One might add that the tobacco companies had known for decades their product was dangerous and addictive, and sold it anyway. One might go still further and add that they often sold it with deceptive advertising that said certain types of cigarettes were healthy alternatives (they weren’t) and associated smoking with a lifestyle at odds with the realities of smoking-related illnesses.

In November 1998, the four biggest U.S. tobacco companies entered a giant settlement agreement with the attorneys general of 46 states. The deal protected the companies from future class-action lawsuits, but they had to pay hundreds of billions of dollars, plus payments in perpetuity to the suing states, and accept more regulations in the future.

What prompted us to dig up all this old news? A keynote speech Dr. Andrew Kolodny gave Friday in Lake Placid at a forum called “Responding to the Prescription Opioid and Heroin Crisis: An Epidemic of Addiction.”

Dr. Kolodny is a staunch critic of the tactics of pharmaceutical companies, and he is credible in saying so since he is regarded as one of the premier experts on the crisis. He is the chief medical officer of Phoenix House, which has more than 130 addiction treatment centers in 10 states and the District of Columbia; he is a senior scientist at the Heller School for Social Policy and Management at Brandeis University, where he researches prescription drug monitoring programs; and he also works as the executive director of physicians for Responsible Opioid Prescribing.

He estimates 10 million to 12 million Americans use opioids chronically and blames the epidemic on pharmaceutical companies’ marketing and advertising efforts to doctors, who then over-prescribe those companies’ opioid drugs to patients.

He traces the epidemic’s roots to 1996, when companies increased promotion of opioid drugs such as Oxycontin (a brand name of the drug oxycodone) to doctors. Kolodny explained how promotional spending for Oxycontin in 1996 was less than $10 million and exploded to nearly $30 million in 2000 and 2001.

“The effects that oxycodone and hydrocodone produce in the brain are indistinguishable from the effects produced by heroin,” Dr.
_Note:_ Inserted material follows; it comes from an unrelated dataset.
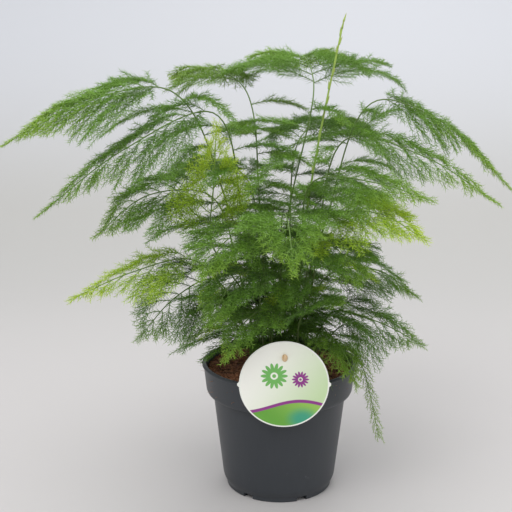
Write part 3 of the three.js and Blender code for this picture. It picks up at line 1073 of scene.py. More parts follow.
class FrondGrowth(Growth):
    """Grows round stems along a frond's strands and clothes its ribs and twigs with needles.

    SIDES are those of a cane, a rib and a twig, LEAN a needle's least and greatest lean out from its
    stem in radians, and SIZES its least and greatest length factor.
    """

    SIDES = (8, 4, 3)
    LEAN = (0.72, 1.12)
    SIZES = (0.75, 1.2)
    SEED = 5

    def __init__(self) -> None:
        """Builds the tree."""
        super().__init__("frond_growth")
        self.spacing = self.input("Needle Spacing", "Float", 0.69 * MM)
        self.length = self.input("Needle Length", "Float", 6.2 * MM)
        self.radius = self.input("Needle Radius", "Float", 0.23 * MM)
        self.flatness = self.input("Flatness", "Float", 0.6)
        self.seed = self.input("Seed", "Int", self.SEED)
        stem = self.input("Stem Material", "Material")
        needle = self.input("Needle Material", "Material")
        curves = self.wire("GeometryNodeMeshToCurve", {"Mesh": self.source})
        canes, rest = self._parted(curves, Rank.CANE)
        ribs, twigs = self._parted(rest, Rank.RIB)
        tubes = [self._tube(part, sides) for part, sides in zip((canes, ribs, twigs), self.SIDES)]
        smooth = self.wire("GeometryNodeSetShadeSmooth", {"Geometry": self.joined(*tubes)})
        needles = self._needles(self.joined(ribs, twigs))
        self.end(self.joined(
            self.with_material(smooth, stem), self.with_material(needles, needle)))

    def _parted(self, curves: Wire, rank: Rank) -> tuple[Wire, Wire]:
        """Parts the stems of a rank from those of higher ranks.

        Args:
            curves: The stems.
            rank: The rank.

        Returns:
            The stems of the rank and the rest.
        """
        is_rank = self.named("rank").math("LESS_THAN", rank.value + 0.5)
        inputs = {"Geometry": curves, "Selection": is_rank}
        node = self.add("GeometryNodeSeparateGeometry", inputs, domain="CURVE")
        return Wire(self, node.outputs[0]), Wire(self, node.outputs[1])

    def _tube(self, curves: Wire, sides: int) -> Wire:
        """Makes round stems of a number of sides along curves."""
        ring = self.wire("GeometryNodeCurvePrimitiveCircle", {"Resolution": sides, "Radius": 1.0})
        return self.wire("GeometryNodeCurveToMesh", {
            "Curve": curves, "Profile Curve": ring, "Scale": self.named("thickness"),
            "Fill Caps": True})

    def _needles(self, curves: Wire) -> Wire:
        """Sets needles round the curves at golden angles, leaning forward.

        Args:
            curves: The stems that carry needles.

        Returns:
            The needles as instances.
        """
        inputs = {"Curve": curves, "Length": self.spacing}
        spread = self.add("GeometryNodeCurveToPoints", inputs, mode="LENGTH")
        points, tangent = Wire(self, spread.outputs[0]), Wire(self, spread.outputs[1])
        up = self.vector("NORMALIZE", self.named("up", "FLOAT_VECTOR"))
        side = self.vector("NORMALIZE", self.vector("CROSS_PRODUCT", tangent, up))
        turn = self.wire("GeometryNodeInputIndex") * GOLDEN_ANGLE
        lean = self.random(self.LEAN, self.seed)
        across = self.scaled(side, turn.math("COSINE"))
        above = self.scaled(up, turn.math("SINE") * self.flatness)
        outward = self.scaled(self.vector("ADD", across, above), lean.math("SINE"))
        way = self.vector("ADD", self.scaled(tangent, lean.math("COSINE")), outward)
        turned_to = self.wire("FunctionNodeAlignRotationToVector", {"Vector": way}, axis="Z")
        size = self.random(self.SIZES, self.seed + 1.0) * self.named("fullness")
        tinted = self.store(points, "tint", self.random((0.0, 1.0), self.seed + 2.0))
        shape = self.spike(self.radius, 0.0, self.length)
        return self.planted(tinted, shape, turned_to, self.xyz(1.0, 1.0, size))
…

Kolodny said. “When we talk about opioid pain medications, we are essentially talking about heroin pills.”

He criticized the pharmaceutical industry for funding educational messages to doctors about how opioids are not addictive for the vast majority of patients who take them and that people can easily come off them — not so true.

It’s all about making money, despite the destruction these drugs have wreaked in society.

“So many Americans are on opioids chronically that drug companies can now make money selling medicines to treat the side effects of being on opioids chronically,” Dr. Kolodny said.

We are not experts in this field, but in our communities and nationwide, we all have seen and heard how the over-abundance of opioid prescriptions has led to theft and criminal trade in these pills, how horribly addictive they are and how they destroy the lives of addicts and their families. We have also seen how drug pushers quickly introduced cheap heroin to these users, and how it has become a nationwide scourge. We also see how the solution is going to be long, hard, expensive and multi-pronged: part treatment — including establishing more centers and making health insurers pay for more of it — part education and part enforcement. Many have died, and many more will.

It seems like now would be a good time for state attorneys general to start researching a possible case against the pharmaceutical companies, similar to what was done against tobacco companies in the ’90s. If, in fact, these companies caused this health crisis, they should pay for it.